In his ministerial labors, he was not only exercised in the meetings of Friends, but often attended the public places of worship, where he was frequently concerned to speak of the things of God, and at times to testify against the conduct both of the priests and people. He was thus engaged at Warmsworth, Hatfield, Wickersley, Edlington, Tickhill, Bawtry, Thorne, Handsworth, Rossington, and Pontefract. In almost all these places he met with very rude, severe treatment; but at Thorne, when the priest ordered the constable to "take out that rude and uncivil fellow, who came in so uncivilly and made a disturbance;" the constable being of a different spirit from the priest, replied: "He disturbs no man, nor does any man harm." After the priest had finished his sermon, Thomas Aldam preached to the people. Some of the rude sort, following the example of their priest, reviled him; and, not content with words, proceeded to blows, both with their hands and feet; and they even spit upon him, turning him out of their church, as they called it. However, this was a rather favorable example of the treatment, which he generally met with on these occasions.
About the year 1652, in consequence of a concern of this kind at Warmsworth, he was committed to York Castle by justices Darcy Wentworth, John Copley, George Byard, and Thomas Westby. It is likely he was the first Friend who was imprisoned in that place for his religious principles, and he was continued a prisoner about two and a half years; during which time he was not only prevented from visiting his family, but his wife and relatives frequently were not allowed to visit him.
During this long confinement, he was brought to trial before Judge Parker; but Thomas Aldam declined from conscientious motives to pay the judge the usual compliment of removing his hat, and he addressed him as thee instead of you. The judge issued some strong lectures on his conduct, fined him forty pounds, and committed him to prison with an order that he should be kept close prisoner till he paid the fine; but, on application to Oliver Cromwell, an order was given for his liberation. He bore his sufferings with much patience, under a sense of the Lord's goodness to him; and had many opportunities of religious service, and of remonstrating with the judges and justices, on the cruelties which they imposed on an innocent people.
Besides this imprisonment, he also suffered many seizures of his property for not paying tithes and other ecclesiastical demands.

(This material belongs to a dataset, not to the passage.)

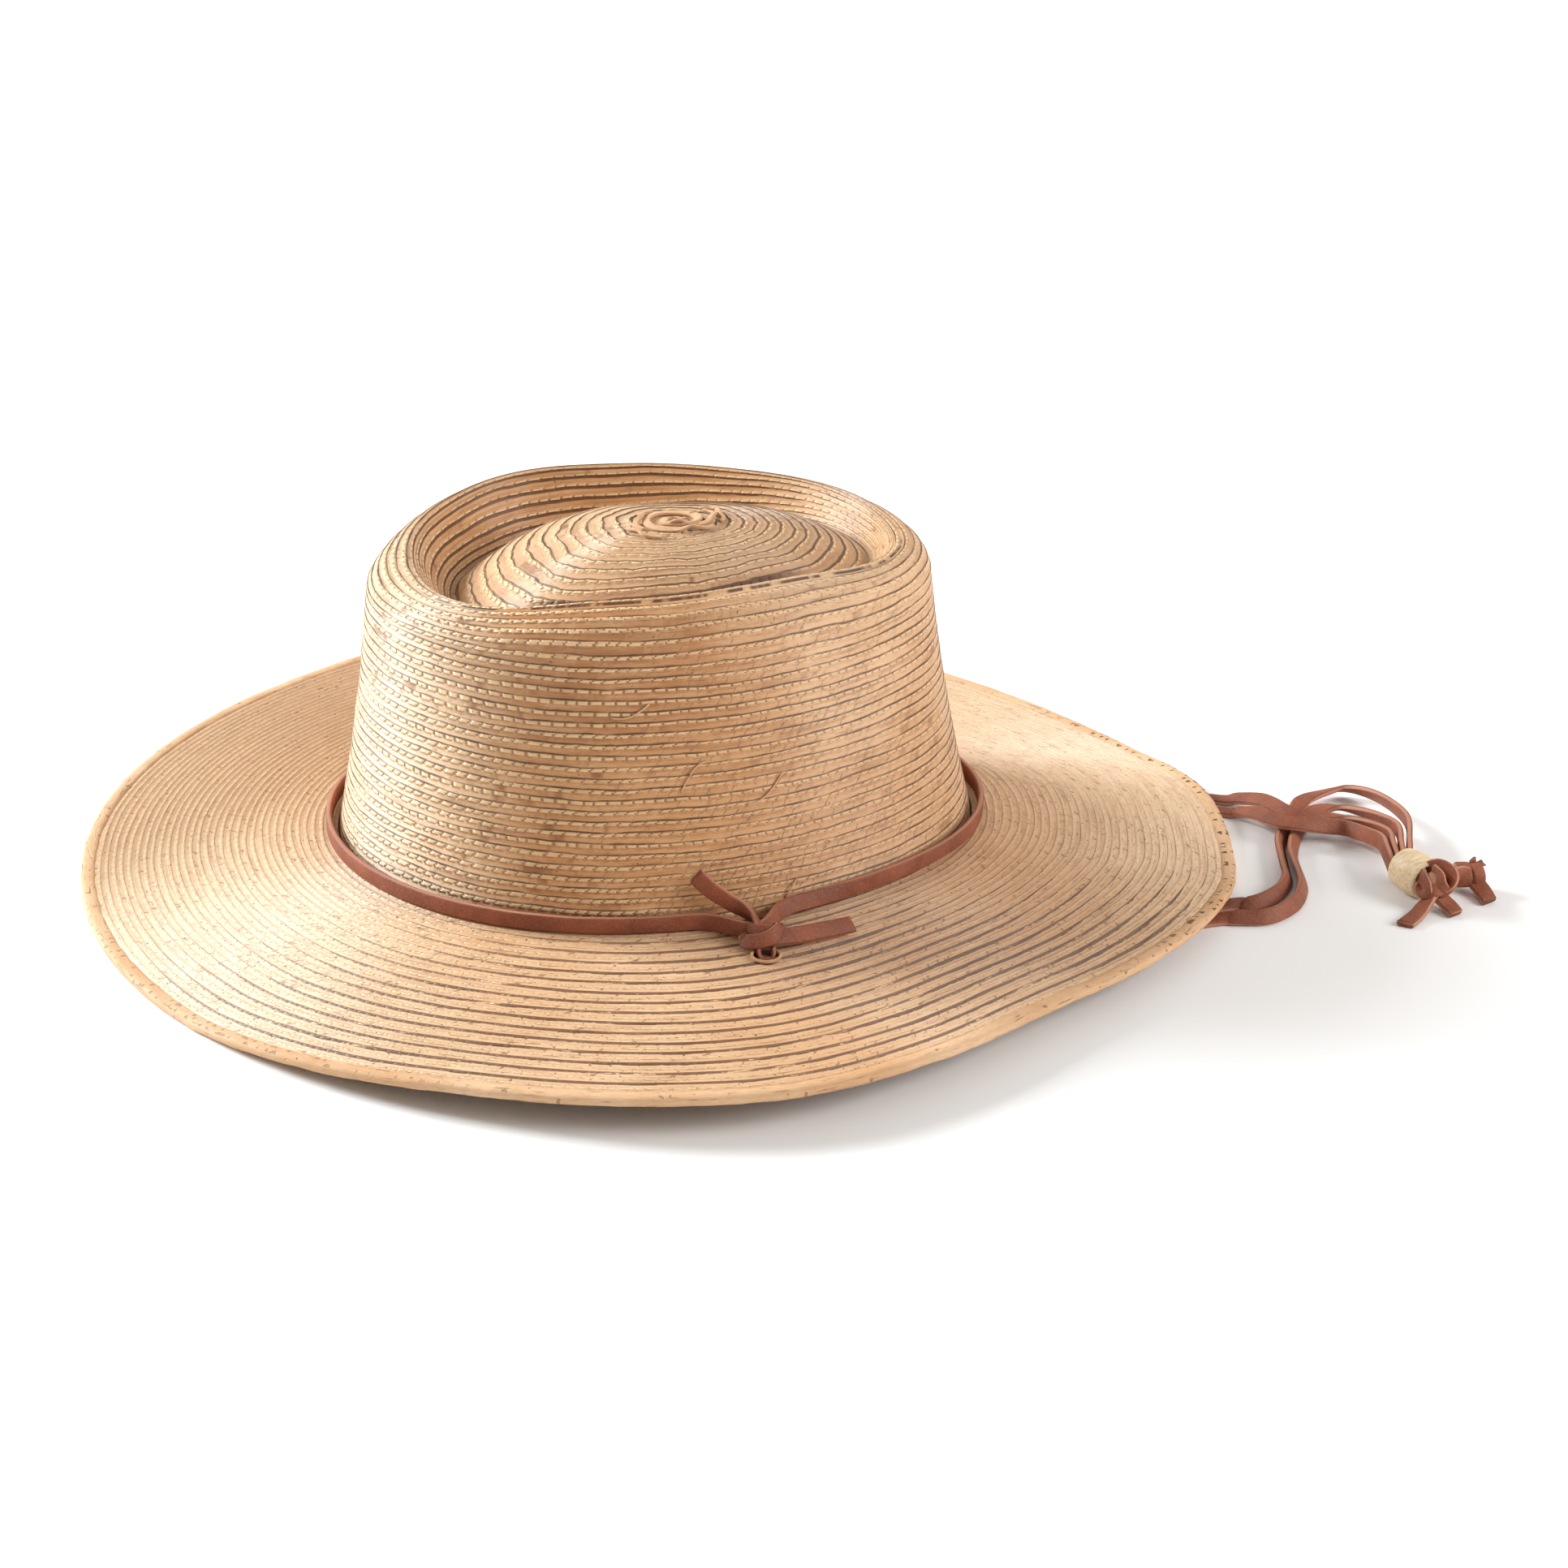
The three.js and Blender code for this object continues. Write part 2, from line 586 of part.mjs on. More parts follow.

So great was the enmity of the priest of Warmsworth, that after all of Aldam’s cows had been taken from him, and he had borrowed one of a relatives cows to supply his family with milk, the cruel priest threatened to take that away also. This priest, however, was reduced to poverty, his own children prodigally spending his property, and he himself died suddenly.
Though Thomas Aldam was a great sufferer, both in body and property, on account of his religious principles, his concerns were not confined to himself, but were extended to his suffering Friends in various parts of the nation. He visited them in the prisons, traveling through much of England, Scotland, and Ireland; and bringing attention to the authorities of their distressing situations. It was on one of these occasions, when applying to Oliver Cromwell for relief, that he took off his cap before the Protector, and tore it to pieces, saying: "So shall your government be torn from you and your house." This prophecy was fulfilled just before he died in 1660.
In his last illness, he experienced much inward support and resignation to the event. At one time he felt his strength so renewed, that he thought he could go to London, if required; but soon added: "I am clear of the blood of all men. I feel nothing to this man," meaning King Charles II, who had just been restored to the crown. The day before he died, he called his children together, and after giving them some advice, took his leave of them, and the next day resigned his soul into the hands of his Creator.
From the character I find given of this Friend, he appears to have been possessed of many excellent qualities. He was a man of great courage and firmness of mind, and being; fully dedicated to the service of God and the support of his religious principles, he labored and suffered much in that day of violence and persecution. While his testimony was sharp against evil-doers, he was very tender towards those in whom he discovered sincere desires towards God and the knowledge of his Truth. He was a man of universal charity, manifesting a disposition to do good unto all men, and thus showing forth the praise of Him who had called him out of darkness into his marvelous light.
In his own family, to use the words of his son, "He was often very broken hearted, watching over his children in the fear of the Lord. And when I remember the fervency of spirit which attended him, and how, when he was going to take a journey on Truth's account, he would call his wife and children, and in great tenderness and humility bow his knees before the Lord, and pour out his supplications unto Him, desiring earnestly that the Lord might go with him, and committing us into his keeping; and what brokenness of heart was among us at such times, and how the love of God did abound. Then can my soul say, those were precious seasons, and are not to be forgotten by us; but to be recorded to posterity, that we may tell our children, and they also may declare, when we are gone, how good the Lord has been to his people, and what great cause they have to love Him, and put their trust in Him; that so his name may be renowned among our families, so long as they shall have a being."
It has already been noticed that Thomas Aldam's mother, wife, and two sisters, were all convinced by George Fox. Of the mother we find no further notice. His wife survived him only about three months: she was a religious woman, "of a very meek and quiet spirit, given up in all things to God's disposal."
His two sisters, Margaret Kellam and Joan Kellam, continued faithful to the convictions they had received, and were both serviceable women in the Society. Margaret traveled much in Truth's service, and many were convinced by her. She suffered imprisonment in several places, as Exeter, Banbury, and York. "Great," says her nephew, " was the boldness that did attend her, in sounding forth the truth, in the streets, steeple-houses, and marketplaces, and to the heads and rulers of the people; and the Lord was with her. She finished her course in the faith, signifying to a near relative, before her departure, the great peace she enjoyed with the Lord, and the clearness of conscience she had before him." She died in the year 1672. Joan Kellam died in the year 1681, having been a very useful woman, and of much religious experience, by which she became as a mother in Israel, and a tender sympathizer with those who were in a state of suffering, whether in body or in mind.